Initially, subsection (a)(2)’s prohibition barred accessing only certain financial information. It has since expanded to cover any information from any computer “used in or affecting interstate or foreign commerce or communication.” § 1030(e)(2)(B). As a result, the prohibition now applies—at a minimum—to all information from all computers that connect to the Internet. §§ 1030(a)(2)(C), (e)(2)(B).

Those who violate § 1030(a)(2) face penalties ranging from fines and misdemeanor sentences to imprisonment for up to 10 years. § 1030(c)(2). They also risk civil liability under the CFAA's private cause of action, which allows persons suffering “damage” or “loss” from CFAA violations to sue for money damages and equitable relief. § 1030(g).

B.

This case stems from Van Buren's time as a police sergeant in Georgia.
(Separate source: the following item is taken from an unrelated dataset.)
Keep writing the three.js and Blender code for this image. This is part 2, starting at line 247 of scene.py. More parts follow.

In the course of his duties, Van Buren crossed paths with a man named Andrew Albo. The deputy chief of Van Buren's department considered Albo to be “very volatile” and warned officers in the department to deal with him carefully. Notwithstanding that warning, Van Buren developed a friendly relationship with Albo. Or so Van Buren thought when he went to Albo to ask for a personal loan. Unbeknownst to Van Buren, Albo secretly recorded that request and took it to the local sheriff ’s office, where he complained that Van Buren had sought to “shake him down” for cash.

The taped conversation made its way to the Federal Bureau of Investigation (FBI), which devised an operation to see how far Van Buren would go for money. The steps were straightforward: Albo would ask Van Buren to search the state law enforcement computer database for a license plate purportedly belonging to a woman whom Albo had met at a local strip club. Albo, no stranger to legal troubles, would tell Van Buren that he wanted to ensure that the woman was not in fact an undercover officer. In return for the search, Albo would pay Van Buren around $5,000.
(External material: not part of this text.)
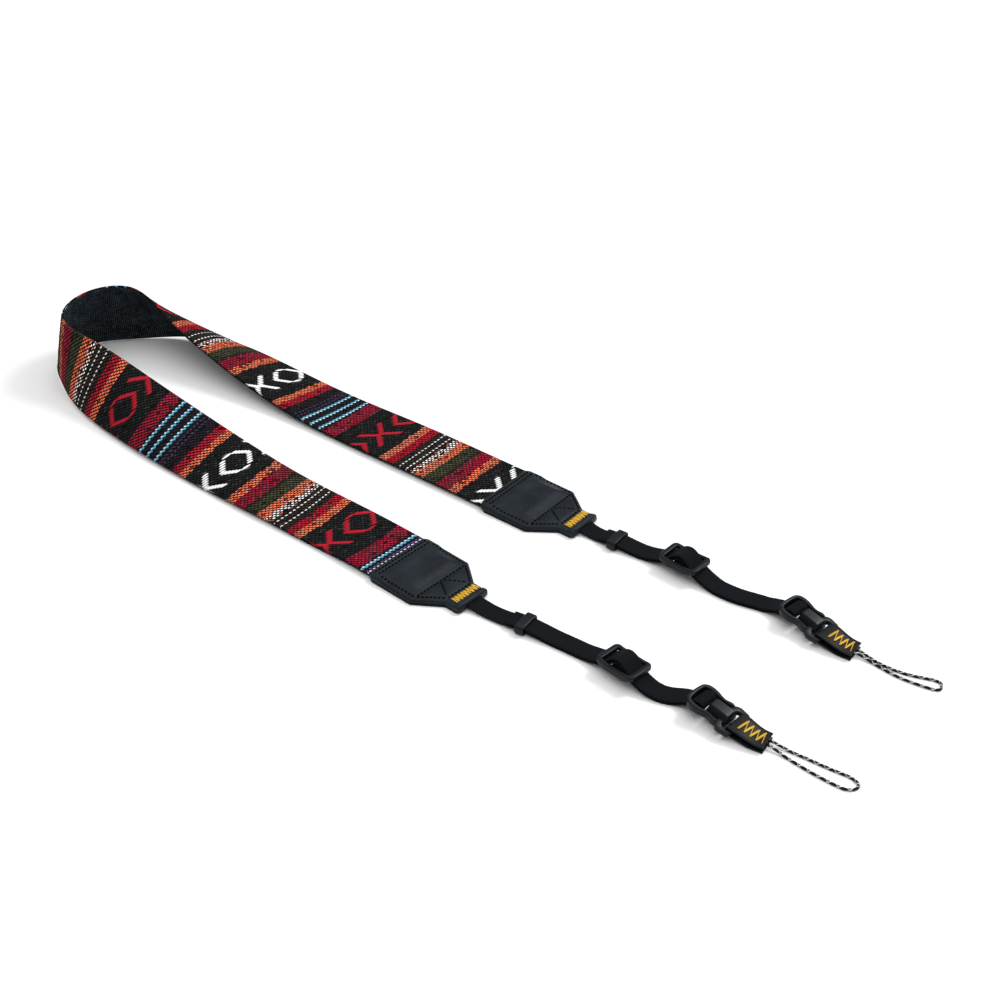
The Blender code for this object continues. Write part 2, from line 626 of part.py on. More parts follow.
def build_cord(arm, spots, height_in_tab, mats):
    """Cord loop from between the tab's leathers, out over the surface and back."""
    route = np.array(spots["cord"], float)
    knots = np.concatenate([[0.0], np.cumsum(np.linalg.norm(np.diff(route, axis=0), axis=1))])
    plan = smooth_curve(knots, route)
    count = int(knots[-1] / CORD_STEP)
    flat = plan(np.linspace(0.0, knots[-1], count))
    end_x = spots["tab_end"][0]
    lift = 1.0 - ease((flat[:, 0] - end_x) / 0.012)
    z = CORD_HEIGHT + (height_in_tab - CORD_HEIGHT) * lift
    curve = bpy.data.curves.new("cord_loop_" + arm, "CURVE")
    curve.dimensions = "3D"
    curve.bevel_depth = CORD_DIAMETER / 2
    curve.bevel_resolution = 2
    curve.use_fill_caps = True
    spline = curve.splines.new("POLY")
    spline.points.add(count - 1)
    for point, (x, y), height in zip(spline.points, flat, z):
        point.co = (x, y, height, 1.0)
    spline.use_smooth = True
    curve.materials.append(mats["cord"])
    made = bpy.data.objects.new("cord_loop_" + arm, curve)
    PARTS.objects.link(made)


def build_arm(arm, mats):
    cap_tip, cap_yaw = build_cap(arm, mats)
    spots = spots_of(arm, cap_tip)
    plan = build_webbing(arm, spots, cap_tip, cap_yaw, mats)
    build_keeper(arm, spots, plan, mats)
    build_slider(arm, spots, plan, mats)
    bar_x, bar_y = spots["bar"]
    where = (bar_x, bar_y, BUCKLE_BAR_HEIGHT)
    yaw = math.radians(ARMS[arm]["buckle_yaw"])
    build_clip(arm, where, yaw, mats)
    build_housing(arm, where, yaw, mats)
    height_in_tab = build_tab(arm, spots, where, yaw, mats)
    build_cord(arm, spots, height_in_tab, mats)


def centre_on_origin():
    """Moves everything so that the strap without its cords has its bottom centre at the origin."""
    bpy.context.view_layer.update()
    graph = bpy.context.evaluated_depsgraph_get()
    low = np.full(3, np.inf)
    high = np.full(3, -np.inf)
    for made in PARTS.objects:
        if made.type != "MESH":
            continue
        mesh = made.evaluated_get(graph).data
        flat = np.empty(3 * len(mesh.vertices))
        mesh.vertices.foreach_get("co", flat)
        low = np.minimum(low, flat.reshape(-1, 3).min(axis=0))
        high = np.maximum(high, flat.reshape(-1, 3).max(axis=0))
    shift = Vector((-0.5 * (low[0] + high[0]), -0.5 * (low[1] + high[1]), -low[2]))
    move = Matrix.Translation(shift)
    for made in list(PARTS.objects) + list(CUTTERS.objects):
        made.data.transform(move)
    return shift


for old in list(bpy.data.objects):
    bpy.data.objects.remove(old, do_unlink=True)

PARTS = bpy.data.collections.new("tapestry_neck_strap")
CUTTERS = bpy.data.collections.new("cutters")
bpy.context.scene.collection.children.link(PARTS)
bpy.context.scene.collection.children.link(CUTTERS)

BAND_HALF = GAP / 2 + max(FACE_THICKNESS, BACKING_THICKNESS)
BAND_END_HEIGHT = CAP_UNDER_LEATHER + GAP + BAND_HALF
CAP_RIM_LOW = CAP_UNDER_LEATHER + GAP
CAP_TOP = BAND_END_HEIGHT + BAND_HALF + GAP + CAP_TOP_LEATHER


def main():
    mats = {
        "face": material("woven_face", (0.12, 0.03, 0.03), 0.9),
        "backing": material("black_webbing_backing", (0.012, 0.013, 0.015), 0.85),
        "leather": material("charcoal_leather", (0.018, 0.023, 0.030), 0.45),
        "leather_under": material("charcoal_leather_under", (0.014, 0.016, 0.020), 0.6),
        "webbing": material("black_webbing", (0.012, 0.014, 0.016), 0.8),
        "plastic": material("black_plastic", (0.015, 0.017, 0.020), 0.35),
        "housing": material("dark_grey_plastic", (0.035, 0.038, 0.042), 0.5),
        "leather_tab": material("black_tab_leather", (0.012, 0.013, 0.016), 0.5),
        "cord": material("flecked_cord", (0.05, 0.05, 0.05), 0.7),
    }
    band_layer("tapestry_band", GAP / 2, GAP / 2 + FACE_THICKNESS, mats["face"])
    band_layer("backing_webbing", -GAP / 2 - BACKING_THICKNESS, -GAP / 2, mats["backing"])
    for arm in ARMS:
        build_arm(arm, mats)
    return centre_on_origin()


SHIFT = main()
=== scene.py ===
"""Looks of a woven neck strap that lies in a U: band, leather caps, webbing, buckles, cords.

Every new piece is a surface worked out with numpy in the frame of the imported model. Sizes are
in metres. Patterns follow each piece's own map "surface": along and across it, in metres.
"""
import math

import bpy
import numpy as np
from bpy.props import FloatProperty, FloatVectorProperty, IntProperty, PointerProperty
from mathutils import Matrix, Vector


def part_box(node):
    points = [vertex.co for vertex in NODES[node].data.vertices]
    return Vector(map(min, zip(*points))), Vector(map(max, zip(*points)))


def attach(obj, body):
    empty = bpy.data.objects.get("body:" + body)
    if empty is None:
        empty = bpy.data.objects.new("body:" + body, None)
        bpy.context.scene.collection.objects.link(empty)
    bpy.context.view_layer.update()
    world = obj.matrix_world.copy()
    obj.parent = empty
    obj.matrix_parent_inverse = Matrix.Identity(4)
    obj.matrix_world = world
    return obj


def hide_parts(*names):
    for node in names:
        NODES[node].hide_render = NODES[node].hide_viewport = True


bl_info = {
    "name": "Woven neck strap",
    "version": (1, 0, 0),
    "blender": (4, 5, 0),
    "location": "View3D > Sidebar > Neck strap",
    "description": "Builds the cloth, leather, stitching and cords of a neck strap round its solid parts",
    "category": "Add Mesh",
}

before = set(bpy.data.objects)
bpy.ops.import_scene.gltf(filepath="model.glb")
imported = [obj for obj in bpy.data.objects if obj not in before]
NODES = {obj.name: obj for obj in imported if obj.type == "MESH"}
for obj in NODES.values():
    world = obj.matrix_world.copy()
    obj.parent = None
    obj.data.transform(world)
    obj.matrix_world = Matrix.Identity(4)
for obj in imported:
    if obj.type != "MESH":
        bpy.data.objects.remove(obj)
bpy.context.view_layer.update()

# Plan of the U, and the route of the band's middle line from the front cap to the rear cap.
# Columns: share of the length, x as a share of LOOP_REACH, y as a share of HALF_SPREAD,
# height as a share of the width, lean in degrees (0 on edge, 90 flat), bend across in degrees.
LOOP_REACH = 0.270
HALF_SPREAD = 0.039
BAND_ROUTE = np.array([
    (0.000, 0.070, -1.052, 0.062, 90, 0),
    (0.035, -0.012, -1.015, 0.062, 90, 0),
    (0.075, -0.105, -0.997, 0.062, 88, 4),
    (0.143, -0.263, -0.998, 0.127, 87, 24),
    (0.211, -0.422, -1.005, 0.211, 78, 37),
    (0.279, -0.582, -1.015, 0.345, 66, 49),
    (0.338, -0.718, -1.002, 0.436, 51, 52),
    (0.386, -0.830, -0.970, 0.516, 30, 40),
    (0.430, -0.922, -0.810, 0.560, 10, 13),
    (0.469, -0.988, -0.391, 0.560, 14, 0),
    (0.508, -0.998, 0.215, 0.540, 10, 4),
    (0.547, -0.950, 0.728, 0.530, 9, 27),
    (0.586, -0.872, 0.985, 0.529, 34, 51),
    (0.630, -0.771, 1.061, 0.453, 58, 48),
    (0.688, -0.638, 1.060, 0.258, 74, 20),
    (0.766, -0.458, 1.035, 0.067, 85, -3),
    (0.873, -0.206, 1.028, 0.058, 90, -4),
    (0.965, 0.010, 1.027, 0.062, 90, 0),
    (1.000, 0.092, 1.022, 0.062, 90, 0),
])

# Gap between neighbours, and sizes of band and cap. The cap narrows from its shoulder to its
# neck, both measured from its strap-side edge. Stitches are turned by the slant, in radians.
GAP = 0.0003
BAND_HALF = GAP / 2 + 0.0010
CAP_UNDER = 0.0009
CAP_LEATHER = 0.0011
CAP_COVER = 0.0080
CAP_LIP = 0.0016
CAP_RIM = 0.0009
CAP_SHOULDER = 0.0287
CAP_NECK = 0.0422
SEAM_SLANT = 0.16
BAND_END_HEIGHT = CAP_UNDER + GAP + BAND_HALF
CAP_LOW = CAP_UNDER + GAP
CAP_TOP = BAND_END_HEIGHT + BAND_HALF + GAP + CAP_LEATHER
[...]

Things went according to plan. Van Buren used his patrol-car computer to access the law enforcement database with his valid credentials. He searched the database for the license plate that Albo had provided. After obtaining the FBI-created license-plate entry, Van Buren told Albo that he had information to share.

The Federal Government then charged Van Buren with a felony violation of the CFAA on the ground that running the license plate for Albo violated the “exceeds authorized access” clause of 18 U.S.C. § 1030(a)(2).[FN1] The trial evidence showed that Van Buren had been trained not to use the law enforcement database for “an improper purpose,” defined as “any personal use.” App. 17. Van Buren therefore knew that the search breached department policy. And according to the Government, that violation of department policy also violated the CFAA. Consistent with that position, the Government told the jury that Van Buren's access of the database “for a non[-]law[-]enforcement purpose” violated the CFAA “concept” against “using” a computer network in a way contrary to “what your job or policy prohibits.” Id., at 39. The jury convicted Van Buren, and the District Court sentenced him to 18 months in prison.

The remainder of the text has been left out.